>> START Record list

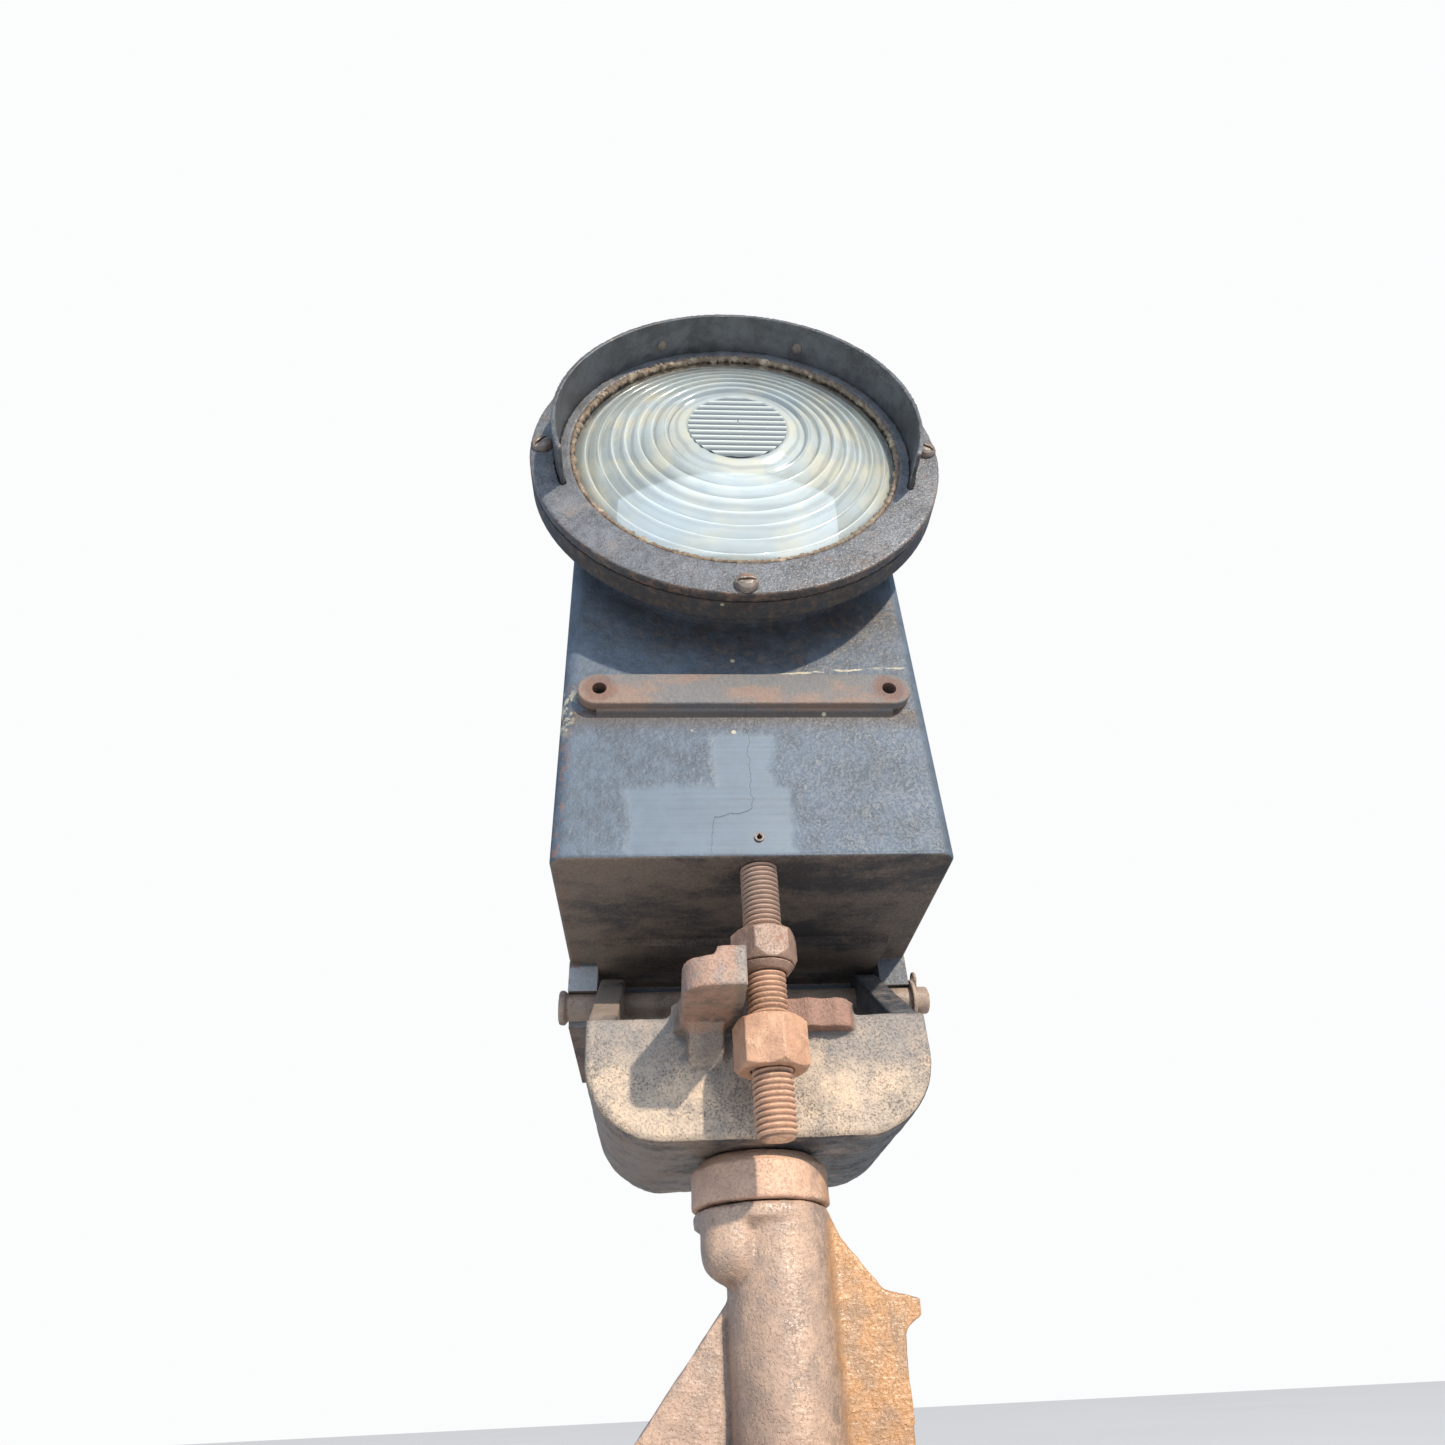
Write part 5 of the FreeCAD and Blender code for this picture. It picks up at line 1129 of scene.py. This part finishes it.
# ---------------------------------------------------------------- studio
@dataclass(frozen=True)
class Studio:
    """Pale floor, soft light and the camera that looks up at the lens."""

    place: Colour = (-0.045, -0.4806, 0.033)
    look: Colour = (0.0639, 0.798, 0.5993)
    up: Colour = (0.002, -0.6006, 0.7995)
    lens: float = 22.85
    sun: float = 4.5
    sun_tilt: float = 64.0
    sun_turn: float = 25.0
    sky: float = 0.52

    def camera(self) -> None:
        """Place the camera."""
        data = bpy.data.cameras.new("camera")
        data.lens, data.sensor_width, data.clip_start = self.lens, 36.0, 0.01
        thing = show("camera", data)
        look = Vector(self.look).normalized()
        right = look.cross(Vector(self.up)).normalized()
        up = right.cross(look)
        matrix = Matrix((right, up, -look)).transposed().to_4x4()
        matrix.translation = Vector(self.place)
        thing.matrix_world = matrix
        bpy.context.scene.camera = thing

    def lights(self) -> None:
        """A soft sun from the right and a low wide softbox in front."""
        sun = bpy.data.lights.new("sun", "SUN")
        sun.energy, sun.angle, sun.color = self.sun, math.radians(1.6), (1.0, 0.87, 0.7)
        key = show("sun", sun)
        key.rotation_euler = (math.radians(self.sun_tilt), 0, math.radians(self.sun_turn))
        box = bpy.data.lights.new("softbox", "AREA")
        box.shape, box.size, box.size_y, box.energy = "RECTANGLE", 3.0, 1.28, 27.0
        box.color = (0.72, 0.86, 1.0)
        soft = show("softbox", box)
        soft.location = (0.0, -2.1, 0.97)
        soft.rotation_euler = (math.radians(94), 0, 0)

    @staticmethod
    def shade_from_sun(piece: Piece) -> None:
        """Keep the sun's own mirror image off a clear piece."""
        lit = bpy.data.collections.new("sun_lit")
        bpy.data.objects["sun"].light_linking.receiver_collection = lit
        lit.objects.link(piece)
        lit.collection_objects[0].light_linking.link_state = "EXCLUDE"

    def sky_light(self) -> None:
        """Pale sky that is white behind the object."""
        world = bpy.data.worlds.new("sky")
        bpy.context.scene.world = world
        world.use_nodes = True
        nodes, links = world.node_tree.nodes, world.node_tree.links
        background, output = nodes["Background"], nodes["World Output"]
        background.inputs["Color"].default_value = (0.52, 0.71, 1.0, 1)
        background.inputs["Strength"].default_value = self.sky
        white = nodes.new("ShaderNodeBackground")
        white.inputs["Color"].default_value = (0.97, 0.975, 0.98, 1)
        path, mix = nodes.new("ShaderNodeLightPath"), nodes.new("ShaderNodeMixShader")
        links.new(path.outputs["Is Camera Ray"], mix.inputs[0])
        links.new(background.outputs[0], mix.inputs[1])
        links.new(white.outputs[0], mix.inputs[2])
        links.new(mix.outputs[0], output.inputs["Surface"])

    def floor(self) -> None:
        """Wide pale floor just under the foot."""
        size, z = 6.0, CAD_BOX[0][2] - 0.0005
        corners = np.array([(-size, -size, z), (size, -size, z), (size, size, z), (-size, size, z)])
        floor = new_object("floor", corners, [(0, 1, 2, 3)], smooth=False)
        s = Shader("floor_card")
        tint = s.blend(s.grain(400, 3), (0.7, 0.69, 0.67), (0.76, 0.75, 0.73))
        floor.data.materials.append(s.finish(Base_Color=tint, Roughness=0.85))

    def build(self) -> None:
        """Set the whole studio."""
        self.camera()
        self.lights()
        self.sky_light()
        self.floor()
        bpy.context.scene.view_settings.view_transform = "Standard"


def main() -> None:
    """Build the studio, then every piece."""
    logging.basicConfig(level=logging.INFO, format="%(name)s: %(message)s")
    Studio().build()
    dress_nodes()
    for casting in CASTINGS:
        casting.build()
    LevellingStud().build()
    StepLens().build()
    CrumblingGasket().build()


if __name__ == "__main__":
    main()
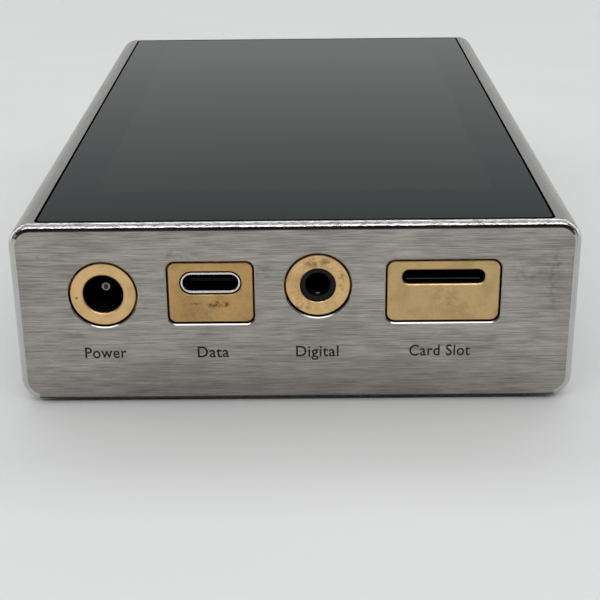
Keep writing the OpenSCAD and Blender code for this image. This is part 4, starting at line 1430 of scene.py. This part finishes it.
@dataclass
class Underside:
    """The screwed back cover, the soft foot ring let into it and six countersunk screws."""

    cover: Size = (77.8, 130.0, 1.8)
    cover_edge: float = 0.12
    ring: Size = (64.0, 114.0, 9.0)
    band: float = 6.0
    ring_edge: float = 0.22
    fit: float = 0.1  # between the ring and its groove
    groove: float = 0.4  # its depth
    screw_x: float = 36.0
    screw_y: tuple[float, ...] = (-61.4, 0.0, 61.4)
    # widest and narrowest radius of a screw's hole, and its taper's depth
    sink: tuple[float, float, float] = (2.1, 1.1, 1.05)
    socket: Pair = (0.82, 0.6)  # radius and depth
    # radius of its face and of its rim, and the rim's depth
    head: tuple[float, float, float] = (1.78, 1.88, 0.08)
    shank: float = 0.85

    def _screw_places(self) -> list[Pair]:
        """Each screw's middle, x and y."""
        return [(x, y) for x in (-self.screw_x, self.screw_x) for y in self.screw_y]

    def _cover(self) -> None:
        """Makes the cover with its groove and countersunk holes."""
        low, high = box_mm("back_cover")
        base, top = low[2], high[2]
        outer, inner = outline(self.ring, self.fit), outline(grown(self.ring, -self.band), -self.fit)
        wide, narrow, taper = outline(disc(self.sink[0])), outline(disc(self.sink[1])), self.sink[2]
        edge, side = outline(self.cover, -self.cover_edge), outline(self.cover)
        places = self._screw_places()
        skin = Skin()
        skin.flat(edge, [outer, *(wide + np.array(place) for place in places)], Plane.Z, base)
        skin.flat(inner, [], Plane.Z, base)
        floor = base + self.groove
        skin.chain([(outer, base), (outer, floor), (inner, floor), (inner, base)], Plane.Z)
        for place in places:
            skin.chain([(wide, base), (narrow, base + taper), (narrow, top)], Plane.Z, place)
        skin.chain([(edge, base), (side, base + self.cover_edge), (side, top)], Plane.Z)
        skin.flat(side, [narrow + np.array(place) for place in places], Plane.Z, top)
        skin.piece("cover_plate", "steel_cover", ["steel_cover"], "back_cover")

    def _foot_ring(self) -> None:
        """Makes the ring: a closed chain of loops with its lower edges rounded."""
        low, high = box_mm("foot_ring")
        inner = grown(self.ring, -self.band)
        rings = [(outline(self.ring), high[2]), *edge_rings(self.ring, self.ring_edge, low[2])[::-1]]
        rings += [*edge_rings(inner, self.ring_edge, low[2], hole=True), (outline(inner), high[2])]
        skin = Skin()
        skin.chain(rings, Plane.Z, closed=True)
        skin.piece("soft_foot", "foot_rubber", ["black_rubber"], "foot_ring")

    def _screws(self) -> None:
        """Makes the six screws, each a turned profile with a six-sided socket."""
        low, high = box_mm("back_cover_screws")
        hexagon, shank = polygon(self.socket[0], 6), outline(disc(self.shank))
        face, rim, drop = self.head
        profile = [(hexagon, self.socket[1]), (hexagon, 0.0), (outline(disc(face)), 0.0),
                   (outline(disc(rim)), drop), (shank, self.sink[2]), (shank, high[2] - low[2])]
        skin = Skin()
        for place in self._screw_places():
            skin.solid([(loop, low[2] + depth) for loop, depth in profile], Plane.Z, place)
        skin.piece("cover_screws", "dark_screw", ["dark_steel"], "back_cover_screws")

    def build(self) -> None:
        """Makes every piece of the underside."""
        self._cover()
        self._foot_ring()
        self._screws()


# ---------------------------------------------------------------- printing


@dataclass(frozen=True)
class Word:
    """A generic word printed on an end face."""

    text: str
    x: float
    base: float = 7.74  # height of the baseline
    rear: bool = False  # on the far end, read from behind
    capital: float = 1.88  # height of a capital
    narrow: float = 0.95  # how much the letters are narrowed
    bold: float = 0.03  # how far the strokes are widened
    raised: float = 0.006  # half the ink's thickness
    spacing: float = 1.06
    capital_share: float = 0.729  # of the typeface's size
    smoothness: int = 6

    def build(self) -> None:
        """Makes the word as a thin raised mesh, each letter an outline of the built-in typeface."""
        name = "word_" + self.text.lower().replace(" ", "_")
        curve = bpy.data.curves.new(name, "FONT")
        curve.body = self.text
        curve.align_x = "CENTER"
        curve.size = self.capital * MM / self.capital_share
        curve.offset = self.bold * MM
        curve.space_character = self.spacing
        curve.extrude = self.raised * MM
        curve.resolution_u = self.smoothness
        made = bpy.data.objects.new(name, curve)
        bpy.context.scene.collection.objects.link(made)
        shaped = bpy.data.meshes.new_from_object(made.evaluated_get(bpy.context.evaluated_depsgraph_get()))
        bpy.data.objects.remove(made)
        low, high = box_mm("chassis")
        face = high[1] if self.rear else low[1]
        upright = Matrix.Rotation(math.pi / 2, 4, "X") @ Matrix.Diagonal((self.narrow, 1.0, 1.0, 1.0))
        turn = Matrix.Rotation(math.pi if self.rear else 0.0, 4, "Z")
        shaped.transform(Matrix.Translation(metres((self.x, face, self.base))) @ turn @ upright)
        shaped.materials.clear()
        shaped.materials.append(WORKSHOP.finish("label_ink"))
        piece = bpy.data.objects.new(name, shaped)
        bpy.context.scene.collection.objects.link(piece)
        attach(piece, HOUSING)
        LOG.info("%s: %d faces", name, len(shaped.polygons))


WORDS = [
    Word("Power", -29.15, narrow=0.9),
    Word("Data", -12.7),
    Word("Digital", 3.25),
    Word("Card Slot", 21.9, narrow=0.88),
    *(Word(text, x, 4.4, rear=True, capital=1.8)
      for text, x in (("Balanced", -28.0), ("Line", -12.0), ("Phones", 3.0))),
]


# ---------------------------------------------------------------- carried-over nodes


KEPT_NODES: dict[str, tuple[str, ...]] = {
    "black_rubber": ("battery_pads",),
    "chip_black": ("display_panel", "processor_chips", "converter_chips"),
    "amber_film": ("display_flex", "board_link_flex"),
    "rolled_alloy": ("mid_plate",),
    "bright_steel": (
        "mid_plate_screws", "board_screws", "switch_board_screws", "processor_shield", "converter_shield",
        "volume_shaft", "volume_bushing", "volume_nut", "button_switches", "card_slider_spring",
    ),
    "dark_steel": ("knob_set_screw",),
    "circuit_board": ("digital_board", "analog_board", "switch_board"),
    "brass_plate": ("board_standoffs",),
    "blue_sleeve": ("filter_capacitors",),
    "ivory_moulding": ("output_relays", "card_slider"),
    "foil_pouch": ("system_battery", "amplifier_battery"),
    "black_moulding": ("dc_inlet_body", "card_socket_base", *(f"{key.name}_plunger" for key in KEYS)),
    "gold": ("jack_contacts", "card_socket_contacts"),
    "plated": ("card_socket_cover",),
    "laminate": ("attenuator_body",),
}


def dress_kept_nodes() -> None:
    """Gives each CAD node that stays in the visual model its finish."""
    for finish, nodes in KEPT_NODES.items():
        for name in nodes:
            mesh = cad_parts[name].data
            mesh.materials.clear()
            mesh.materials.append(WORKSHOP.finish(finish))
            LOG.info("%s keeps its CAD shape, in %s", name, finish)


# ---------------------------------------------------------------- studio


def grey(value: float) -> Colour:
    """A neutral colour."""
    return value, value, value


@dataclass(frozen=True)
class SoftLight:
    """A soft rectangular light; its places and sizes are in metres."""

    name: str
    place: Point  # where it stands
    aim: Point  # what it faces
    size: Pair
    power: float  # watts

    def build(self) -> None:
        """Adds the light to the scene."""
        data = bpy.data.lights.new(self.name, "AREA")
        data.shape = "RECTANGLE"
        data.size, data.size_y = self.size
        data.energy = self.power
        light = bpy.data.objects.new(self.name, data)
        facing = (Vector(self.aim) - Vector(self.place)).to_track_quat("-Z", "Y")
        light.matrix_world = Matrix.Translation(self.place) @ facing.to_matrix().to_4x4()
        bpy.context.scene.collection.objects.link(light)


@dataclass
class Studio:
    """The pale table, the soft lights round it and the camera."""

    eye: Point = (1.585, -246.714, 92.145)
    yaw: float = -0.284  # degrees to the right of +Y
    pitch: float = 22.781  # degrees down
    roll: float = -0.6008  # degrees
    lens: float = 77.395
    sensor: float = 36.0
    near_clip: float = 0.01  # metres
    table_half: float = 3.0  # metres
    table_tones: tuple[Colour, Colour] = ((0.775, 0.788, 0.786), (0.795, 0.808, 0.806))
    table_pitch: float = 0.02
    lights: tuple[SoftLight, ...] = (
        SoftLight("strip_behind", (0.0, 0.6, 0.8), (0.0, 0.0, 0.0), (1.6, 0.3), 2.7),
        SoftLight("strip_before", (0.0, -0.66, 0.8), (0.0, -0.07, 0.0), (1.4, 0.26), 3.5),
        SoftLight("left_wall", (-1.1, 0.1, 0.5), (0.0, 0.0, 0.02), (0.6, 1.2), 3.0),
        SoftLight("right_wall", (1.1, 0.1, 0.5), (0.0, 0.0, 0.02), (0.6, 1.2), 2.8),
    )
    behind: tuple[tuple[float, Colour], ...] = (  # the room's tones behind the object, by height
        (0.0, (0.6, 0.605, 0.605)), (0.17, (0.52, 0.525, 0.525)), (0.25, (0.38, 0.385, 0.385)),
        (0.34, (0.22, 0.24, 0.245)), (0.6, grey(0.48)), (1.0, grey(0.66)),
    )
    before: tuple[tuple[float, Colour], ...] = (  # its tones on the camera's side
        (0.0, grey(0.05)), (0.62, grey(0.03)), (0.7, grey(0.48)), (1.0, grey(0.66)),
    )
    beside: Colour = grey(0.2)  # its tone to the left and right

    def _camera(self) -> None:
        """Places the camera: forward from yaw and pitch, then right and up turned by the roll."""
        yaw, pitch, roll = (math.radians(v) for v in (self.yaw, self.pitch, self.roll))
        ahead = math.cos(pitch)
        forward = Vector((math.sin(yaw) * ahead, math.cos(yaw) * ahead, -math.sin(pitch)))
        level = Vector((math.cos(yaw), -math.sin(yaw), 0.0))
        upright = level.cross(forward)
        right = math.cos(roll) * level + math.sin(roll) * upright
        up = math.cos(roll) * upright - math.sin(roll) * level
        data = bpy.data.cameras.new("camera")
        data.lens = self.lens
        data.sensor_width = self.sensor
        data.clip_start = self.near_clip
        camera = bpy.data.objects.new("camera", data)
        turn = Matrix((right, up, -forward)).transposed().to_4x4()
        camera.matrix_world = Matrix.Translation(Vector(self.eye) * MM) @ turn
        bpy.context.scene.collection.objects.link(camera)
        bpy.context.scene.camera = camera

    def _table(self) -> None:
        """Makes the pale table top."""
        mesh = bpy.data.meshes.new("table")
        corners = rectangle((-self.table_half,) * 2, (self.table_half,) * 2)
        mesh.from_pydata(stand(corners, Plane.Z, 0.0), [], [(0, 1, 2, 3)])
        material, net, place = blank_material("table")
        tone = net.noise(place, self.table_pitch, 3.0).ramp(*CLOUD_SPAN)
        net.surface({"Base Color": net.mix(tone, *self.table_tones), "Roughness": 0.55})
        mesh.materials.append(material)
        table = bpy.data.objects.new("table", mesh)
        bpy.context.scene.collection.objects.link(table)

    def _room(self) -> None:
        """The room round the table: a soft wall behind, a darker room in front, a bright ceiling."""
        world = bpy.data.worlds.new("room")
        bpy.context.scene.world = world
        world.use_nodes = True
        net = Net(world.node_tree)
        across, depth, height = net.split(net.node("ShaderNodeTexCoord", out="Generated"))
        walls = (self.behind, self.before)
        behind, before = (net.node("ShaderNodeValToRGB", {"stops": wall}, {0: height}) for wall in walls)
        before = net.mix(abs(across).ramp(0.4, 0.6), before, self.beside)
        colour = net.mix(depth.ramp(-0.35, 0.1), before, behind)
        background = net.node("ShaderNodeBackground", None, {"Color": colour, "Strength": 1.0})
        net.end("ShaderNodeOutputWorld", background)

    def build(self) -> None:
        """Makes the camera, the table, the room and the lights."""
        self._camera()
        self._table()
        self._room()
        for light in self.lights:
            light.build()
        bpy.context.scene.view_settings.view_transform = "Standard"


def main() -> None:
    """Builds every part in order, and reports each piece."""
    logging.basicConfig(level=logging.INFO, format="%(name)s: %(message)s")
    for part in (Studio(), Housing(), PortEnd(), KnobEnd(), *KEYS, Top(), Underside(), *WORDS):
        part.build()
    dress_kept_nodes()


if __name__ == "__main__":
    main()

>> END Record list

* _Stated problem_
Return only the stretch of the material above from the line holding "attach(piece, HOUSING)" through the line holding "for name in", copied exactly.

* _Task output_
        attach(piece, HOUSING)
        LOG.info("%s: %d faces", name, len(shaped.polygons))


WORDS = [
    Word("Power", -29.15, narrow=0.9),
    Word("Data", -12.7),
    Word("Digital", 3.25),
    Word("Card Slot", 21.9, narrow=0.88),
    *(Word(text, x, 4.4, rear=True, capital=1.8)
      for text, x in (("Balanced", -28.0), ("Line", -12.0), ("Phones", 3.0))),
]


# ---------------------------------------------------------------- carried-over nodes


KEPT_NODES: dict[str, tuple[str, ...]] = {
    "black_rubber": ("battery_pads",),
    "chip_black": ("display_panel", "processor_chips", "converter_chips"),
    "amber_film": ("display_flex", "board_link_flex"),
    "rolled_alloy": ("mid_plate",),
    "bright_steel": (
        "mid_plate_screws", "board_screws", "switch_board_screws", "processor_shield", "converter_shield",
        "volume_shaft", "volume_bushing", "volume_nut", "button_switches", "card_slider_spring",
    ),
    "dark_steel": ("knob_set_screw",),
    "circuit_board": ("digital_board", "analog_board", "switch_board"),
    "brass_plate": ("board_standoffs",),
    "blue_sleeve": ("filter_capacitors",),
    "ivory_moulding": ("output_relays", "card_slider"),
    "foil_pouch": ("system_battery", "amplifier_battery"),
    "black_moulding": ("dc_inlet_body", "card_socket_base", *(f"{key.name}_plunger" for key in KEYS)),
    "gold": ("jack_contacts", "card_socket_contacts"),
    "plated": ("card_socket_cover",),
    "laminate": ("attenuator_body",),
}


def dress_kept_nodes() -> None:
    """Gives each CAD node that stays in the visual model its finish."""
    for finish, nodes in KEPT_NODES.items():
        for name in nodes:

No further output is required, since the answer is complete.